## Data segment
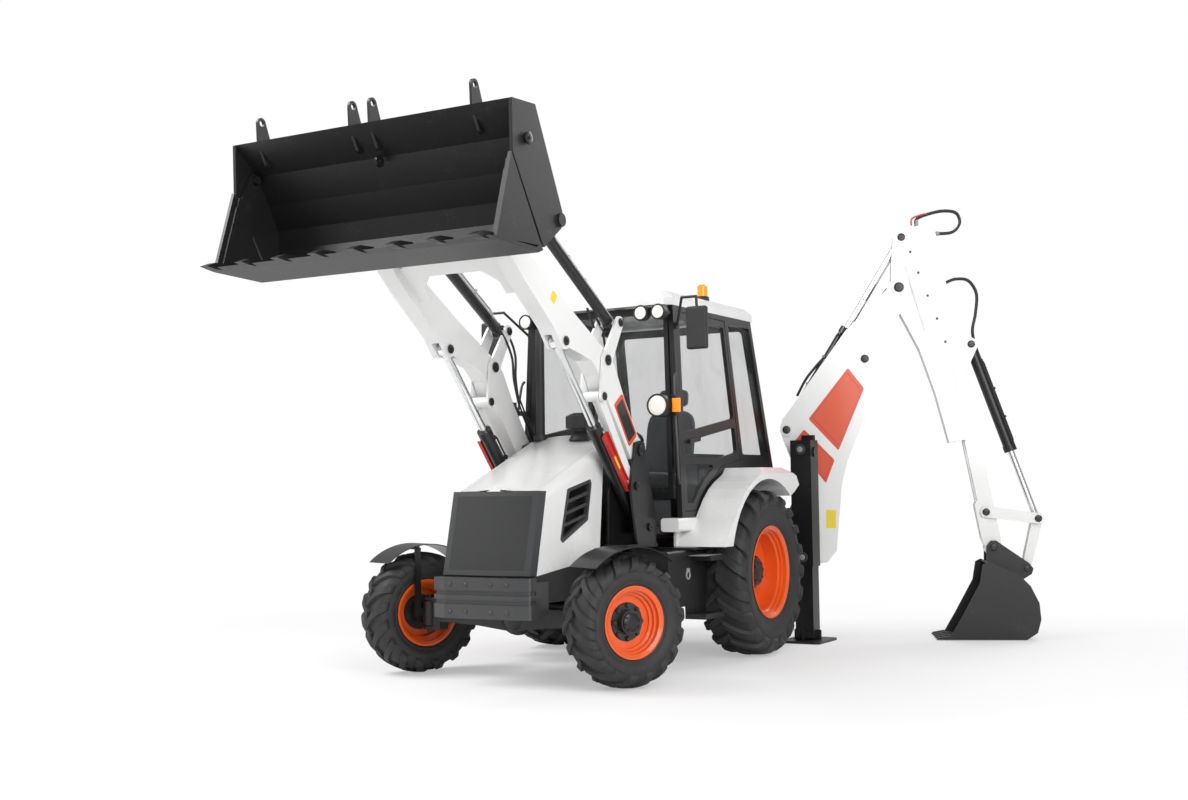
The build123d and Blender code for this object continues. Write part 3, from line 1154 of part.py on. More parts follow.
def boom_barrel():
    """Boom cylinder barrel inside the boom."""
    return barrel(dig_plane(), BOOM_CYL_BASE, BOOM_CYL_EYE, BOOM_BARREL, DIG_CYL_R + 5,
                  DIG_ROD_R, 60, FOOT_PIN_R)


def boom_rod():
    """Boom cylinder rod."""
    return piston_rod(dig_plane(), BOOM_CYL_BASE, BOOM_CYL_EYE, BOOM_BARREL, DIG_ROD_R,
                      DIG_CYL_R + 5, 40, FOOT_PIN_R, 505)


def dipper_barrel():
    """Dipper cylinder barrel on the boom's front."""
    return barrel(dig_plane(), DIPPER_CYL_BASE, DIPPER_CYL_EYE, DIPPER_BARREL, DIG_CYL_R,
                  DIG_ROD_R, 50, DIG_PIN_R)


def dipper_rod():
    """Dipper cylinder rod."""
    return piston_rod(dig_plane(), DIPPER_CYL_BASE, DIPPER_CYL_EYE, DIPPER_BARREL, DIG_ROD_R,
                      DIG_CYL_R, 40, DIG_PIN_R, 110)


def on_slide(along, across):
    """Point from the top of the inner dipper's back face, along and square to its slide."""
    return offset_point(DIPPER_BACK, SLIDE_DIR, along, across)


def dipper_outer():
    """Outer dipper: a channel round the inner dipper, with ears for the elbow."""
    plane = dig_plane()
    outline = [on_slide(1770, -116), (1712, 1815), (1597, 2282), (1461, 2698), (1281, 3062),
               (1210, 3240), (1229, 3647), (1250, 3778), (1290, 3818), (1345, 3832), (1530, 3880),
               (1590, 3878), (1632, 3830), (1640, 3760), on_slide(236, -116)]
    body = slab(plane, outline, -OUTER_HALF, OUTER_HALF)
    body += pin(plane, ELBOW, 92, -OUTER_HALF, OUTER_HALF)
    inside = OUTER_HALF - OUTER_T
    room = [(1740, 1700), (1736, 1812), (1617, 2288), (1480, 2706), (1455, 2790), (1420, 3300),
            on_slide(-40, -INNER_DEPTH - 20), on_slide(-40, 100), on_slide(2100, 100)]
    body -= slab(plane, room, -inside, inside)
    slot = [(1120, 3540), (1120, 4000), (1500, 4000), (1500, 3640), (1420, 3540)]
    body -= slab(plane, slot, -inside, inside)
    body -= pin(plane, ELBOW, 36 + PIN_GAP, -BOOM_HALF, BOOM_HALF)
    for side in (-1, 1):
        body += pin(plane, DIPPER_CYL_EYE, DIG_PIN_R, *sorted((side * 52, side * OUTER_HALF)))
        body += pin(plane, DIPPER_CYL_EYE, 52, *sorted((side * inside, side * (OUTER_HALF + 10))))
        body += pin(plane, EXTEND_PIN, 40, *sorted((side * inside, side * (OUTER_HALF + 10))))
    return body + pin(plane, EXTEND_PIN, 26, -inside - 1, inside + 1)


def dipper_inner():
    """Inner dipper: a box that slides in the outer one, with its bucket bracket."""
    plane = dig_plane()
    outline = [on_slide(0, 0), on_slide(0, -135), on_slide(2340, -135), on_slide(2380, -167),
               on_slide(2700, -167), on_slide(2860, -130), on_slide(2860, -30), on_slide(2760, 0)]
    body = slab(plane, outline, -INNER_HALF, INNER_HALF)
    body += slab(plane, [on_slide(200, -120), on_slide(200, -INNER_DEPTH),
                         on_slide(2360, -INNER_DEPTH), on_slide(2360, -120)], -40, 40)
    body += pin(plane, DIG_BUCKET_PIN, 78, -INNER_HALF, INNER_HALF)
    bracket = [(1771, 3050), (1925, 2810), (2000, 2760), (1992, 2700), (1910, 2521), (1860, 2480)]
    for side in (-1, 1):
        body += slab(plane, bracket, *sorted((side * 58, side * 76)))
    for point in (TIP_LEVER_PIN, DIG_BUCKET_PIN):
        body -= pin(plane, point, LINK_PIN_R + 4 + PIN_GAP, -200, 200)
    return body + pin(plane, BUCKET_CYL_BASE, DIG_PIN_R, -84, 84)


def bucket_barrel():
    """Bucket cylinder barrel on the dipper's back."""
    return barrel(dig_plane(), BUCKET_CYL_BASE, BUCKET_CYL_EYE, BUCKET_BARREL, DIG_CYL_R - 2,
                  DIG_ROD_R - 2, 48, DIG_PIN_R)


def bucket_rod():
    """Bucket cylinder rod."""
    return piston_rod(dig_plane(), BUCKET_CYL_BASE, BUCKET_CYL_EYE, BUCKET_BARREL, DIG_ROD_R - 2,
                      DIG_CYL_R - 2, 32, DIG_PIN_R, 330)


def tipping_levers():
    """Pair of levers on the dipper that carry the bucket cylinder's end."""
    plane = dig_plane()
    low, high = INNER_HALF + SIDE_GAP + 2, INNER_HALF + SIDE_GAP + 22
    body = pin(plane, TIP_LEVER_PIN, LINK_PIN_R + 4, -high - 8, high + 8)
    for side in (-1, 1):
        faces = sorted((side * low, side * high))
        body += strap(plane, TIP_LEVER_PIN, 52, BUCKET_CYL_EYE, 48, *faces)
        body += pin(plane, BUCKET_CYL_EYE, LINK_PIN_R, *sorted((side * 42, side * (high + 8))))
    return body


def bucket_link():
    """Pair of links between the levers and the bucket."""
    plane = dig_plane()
    body = Part()
    for side in (-1, 1):
        faces = sorted((side * 44, side * 64))
        body += strap(plane, BUCKET_CYL_EYE, 46, DIG_LINK_PIN, 38, *faces)
    middle = ((BUCKET_CYL_EYE[0] + DIG_LINK_PIN[0]) / 2, (BUCKET_CYL_EYE[1] + DIG_LINK_PIN[1]) / 2)
    body += pin(plane, between(middle, DIG_LINK_PIN, 60), 24, -50, 50)
    for point in (BUCKET_CYL_EYE, DIG_LINK_PIN):
        body -= pin(plane, point, LINK_PIN_R + PIN_GAP, -80, 80)
    return body


def digging_bucket():
    """Digging bucket: side plates, curved shell, mounting ears and teeth."""
    plane = dig_plane()
    half = DIG_BUCKET_HALF
    side_points = [(1640, 6), (2331, 6), (2428, 70), (2462, 190), (2450, 340), (2378, 492),
                   (2276, 600), (2010, 716), (1960, 690), (1930, 520), (1760, 210)]
    shell_out = [(1600, 6), (2331, 6), (2428, 70), (2462, 190), (2450, 340), (2378, 492),
                 (2276, 600), (2010, 716)]
    shell_in = [(2004, 698), (2262, 586), (2362, 482), (2433, 334), (2445, 194), (2415, 84),
                (2326, 24), (1600, 28)]
    body = slab(plane, shell_out + shell_in, -half, half)
    for side in (-1, 1):
        body += slab(plane, side_points, *sorted((side * (half - 16), side * half)))
        ear_faces = sorted((side * (INNER_HALF + SIDE_GAP), side * (INNER_HALF + SIDE_GAP + 24)))
        ear = slab(plane, [(2016, 690), (2020, 850), (2060, 898), (2110, 898), (2400, 690),
                           (2436, 640), (2420, 590), (2340, 540)], *ear_faces)
        ear -= slab(plane, shell_in + [(1600, 400), (1900, 700)], *ear_faces)
        body += ear
        reach = INNER_HALF + SIDE_GAP + 32
        body += pin(plane, DIG_LINK_PIN, 46, *sorted((side * (reach - 32), side * reach)))
        body += pin(plane, DIG_LINK_PIN, LINK_PIN_R, *sorted((side * 70, side * reach)))
        body += pin(plane, DIG_BUCKET_PIN, 50, *sorted((side * (reach - 32), side * reach)))
    reach = INNER_HALF + SIDE_GAP + 40
    body += pin(plane, DIG_BUCKET_PIN, LINK_PIN_R + 4, -reach, reach)
    pitch = 2 * (half - 34) / (DIG_TEETH - 1)
    for index in range(DIG_TEETH):
        w = -half + 34 + index * pitch
        tooth = [(1532, 6), (1545, 22), (1640, 40), (1700, 40), (1700, 6)]
        body += slab(plane, tooth, w - 28, w + 28)
    return body


# ================================================================ nodes
NODES = {
    "main_frame": main_frame,
    "hood": hood,
    "front_grille": lambda: [front_grille(), both(hood_vents())],
    "front_weight": front_weight,
    "engine_block": engine_block,
    "stack_and_cleaner": stack_and_cleaner,
    "side_tanks": side_tanks,
    "front_axle": front_axle,
    "rear_axle": rear_axle,
    "rear_fenders": fenders,
    "cab_floor": lambda: cab_floor() + steering_wheel(),
    "cab_frame": lambda: cab_frame() + lamp_brackets(),
    "cab_roof": cab_roof,
    "cab_windows": cab_windows,
    "seat": seat,
    "lamps": lamps,
    "beacon": beacon,
    "mirrors": mirrors,
    "rear_frame": rear_frame,
    "door_left": door,
    "door_left_glass": door_glass,
    "door_right": lambda: mirror(door(), about=Plane.XZ),
    "door_right_glass": lambda: mirror(door_glass(), about=Plane.XZ),
    "knuckle_left": lambda: knuckle(1),
    "knuckle_right": lambda: knuckle(-1),
    "tie_rod": tie_rod,
    "rim_front_left": lambda: wheel(1, True)["rim"],
    "rim_front_right": lambda: wheel(-1, True)["rim"],
    "rim_rear_left": lambda: wheel(1, False)["rim"],
    "rim_rear_right": lambda: wheel(-1, False)["rim"],
    "tyre_front_left": lambda: wheel(1, True)["tyre"],
    "tyre_front_right": lambda: wheel(-1, True)["tyre"],
    "tyre_rear_left": lambda: wheel(1, False)["tyre"],
    "tyre_rear_right": lambda: wheel(-1, False)["tyre"],
    "loader_arms": loader_arms,
    "tilt_levers": tilt_levers,
    "levelling_links": levelling_links,
    "lift_barrels": lift_barrels,
    "lift_rods": lift_rods,
    "tilt_barrels": tilt_barrels,
    "tilt_rods": tilt_rods,
    "carrier_pins": carrier_pins,
    "loader_bucket": loader_bucket,
    "bucket_clam": bucket_clam,
    "carriage": carriage,
    "kingpost": kingpost,
    "boom": boom,
    "boom_barrel": boom_barrel,
    "boom_rod": boom_rod,
    "dipper_outer": dipper_outer,
    "dipper_barrel": dipper_barrel,
    "dipper_rod": dipper_rod,
    "dipper_inner": dipper_inner,
    "bucket_barrel": bucket_barrel,
    "bucket_rod": bucket_rod,
    "tipping_levers": tipping_levers,
    "bucket_link": bucket_link,
    "digging_bucket": digging_bucket,
    "stabiliser_left": stabiliser,
    "stabiliser_right": lambda: mirror(stabiliser(), about=Plane.XZ),
}


def as_compound(made):
    """One compound from a node's solid or list of solids."""
    pieces = made if isinstance(made, list) else [made]
    solids = [solid for piece in pieces for solid in piece.solids()]
    return Compound(children=solids) if len(solids) > 1 else solids[0]


def main():
    """Build every node and write it to its own file."""
    os.makedirs("parts", exist_ok=True)
    for name, build in NODES.items():
        export_step(as_compound(build()), f"parts/{name}.step")


if __name__ == "__main__":
    main()
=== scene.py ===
"""Finishes and fittings of a backhoe loader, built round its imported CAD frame.

Everything is in metres in the frame's own axes: +X forward, +Y the machine's left, +Z up,
with the origin on the floor below the middle of the rear axle.
"""
import logging
import math
from dataclasses import dataclass, field
from enum import Enum
from typing import Callable, Iterable, Sequence, Union

import bpy
import numpy as np
from mathutils import Matrix


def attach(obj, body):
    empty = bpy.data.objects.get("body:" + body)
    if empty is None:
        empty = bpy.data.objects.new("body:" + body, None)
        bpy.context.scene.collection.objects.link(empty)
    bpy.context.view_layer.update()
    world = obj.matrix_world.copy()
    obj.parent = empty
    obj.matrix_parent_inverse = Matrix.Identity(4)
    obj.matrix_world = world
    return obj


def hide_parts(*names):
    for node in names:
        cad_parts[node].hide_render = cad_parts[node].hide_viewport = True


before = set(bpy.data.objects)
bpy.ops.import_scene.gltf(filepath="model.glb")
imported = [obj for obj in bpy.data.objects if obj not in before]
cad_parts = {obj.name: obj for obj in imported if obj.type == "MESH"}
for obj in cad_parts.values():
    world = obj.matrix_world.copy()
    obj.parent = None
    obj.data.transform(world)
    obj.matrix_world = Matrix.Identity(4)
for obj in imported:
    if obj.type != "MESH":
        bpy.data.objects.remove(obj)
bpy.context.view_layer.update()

log = logging.getLogger("loader")

Array = np.ndarray
Colour = tuple[float, float, float]
Point = Sequence[float]
Value = Union["Socket", float]
Shade = Union["Socket", Colour]
X_AXIS, Y_AXIS, Z_AXIS = (1.0, 0.0, 0.0), (0.0, 1.0, 0.0), (0.0, 0.0, 1.0)
ORIGIN = (0.0, 0.0, 0.0)


# ============================================================== surfaces
def unit(vectors: Array) -> Array:
    """Vectors scaled to length one, along the last axis."""
    vectors = np.asarray(vectors, float)
    return vectors / np.maximum(np.linalg.norm(vectors, axis=-1, keepdims=True), 1e-12)


@dataclass
class Surface:
    """Points with the faces between them; surfaces add up to one mesh."""

    points: Array
    faces: list

    def __add__(self, other: "Surface") -> "Surface":
        """Both surfaces as one."""
        return together((self, other))

    def turned_over(self) -> "Surface":
        """The same surface with its faces pointing the other way."""
        return Surface(self.points, [tuple(reversed(f)) for f in self.faces])

    def both_sides(self) -> "Surface":
        """The surface with its mirror image in the machine's middle plane."""
        image = Surface(self.points * (1.0, -1.0, 1.0), self.faces)
        return self + image.turned_over()


def together(parts: Iterable[Surface]) -> Surface:
    """Several surfaces as one: points stacked, each part's faces shifted to its own.

    Args:
        parts: the surfaces, at least one.

    Returns:
        Surface: all of them.
    """
    points, faces, shift = [], [], 0
    for part in parts:
        points.append(part.points)
        faces += [tuple(int(i) + shift for i in f) for f in part.faces]
        shift += len(part.points)
    return Surface(np.vstack(points), faces)


@dataclass(frozen=True)
class Place:
    """A right-handed set of axes: local (a, b, c) is origin + a*x + b*y + c*z."""

    origin: tuple
    x: tuple = X_AXIS
    z: tuple = Z_AXIS

    def axes(self) -> Array:
        """The three unit axes as rows, with y = z cross x."""
        z = unit(np.array(self.z, float))
        x = np.array(self.x, float)
        x = unit(x - z * (x @ z))
        return np.array([x, np.cross(z, x), z])

    def at(self, local: Array) -> Array:
        """Points given in these axes, in the frame's axes."""
        return np.asarray(local, float) @ self.axes() + np.array(self.origin, float)

    def carry(self, surface: Surface) -> Surface:
        """A surface drawn in these axes, in the frame's axes."""
        return Surface(self.at(surface.points), surface.faces)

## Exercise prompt
Give back exactly the stretch that opens on the line with "for name, build" and closes on the line with "obj.matrix_parent_inverse = Matrix.Identity(4)".

## Solution below
    for name, build in NODES.items():
        export_step(as_compound(build()), f"parts/{name}.step")


if __name__ == "__main__":
    main()
=== scene.py ===
"""Finishes and fittings of a backhoe loader, built round its imported CAD frame.

Everything is in metres in the frame's own axes: +X forward, +Y the machine's left, +Z up,
with the origin on the floor below the middle of the rear axle.
"""
import logging
import math
from dataclasses import dataclass, field
from enum import Enum
from typing import Callable, Iterable, Sequence, Union

import bpy
import numpy as np
from mathutils import Matrix


def attach(obj, body):
    empty = bpy.data.objects.get("body:" + body)
    if empty is None:
        empty = bpy.data.objects.new("body:" + body, None)
        bpy.context.scene.collection.objects.link(empty)
    bpy.context.view_layer.update()
    world = obj.matrix_world.copy()
    obj.parent = empty
    obj.matrix_parent_inverse = Matrix.Identity(4)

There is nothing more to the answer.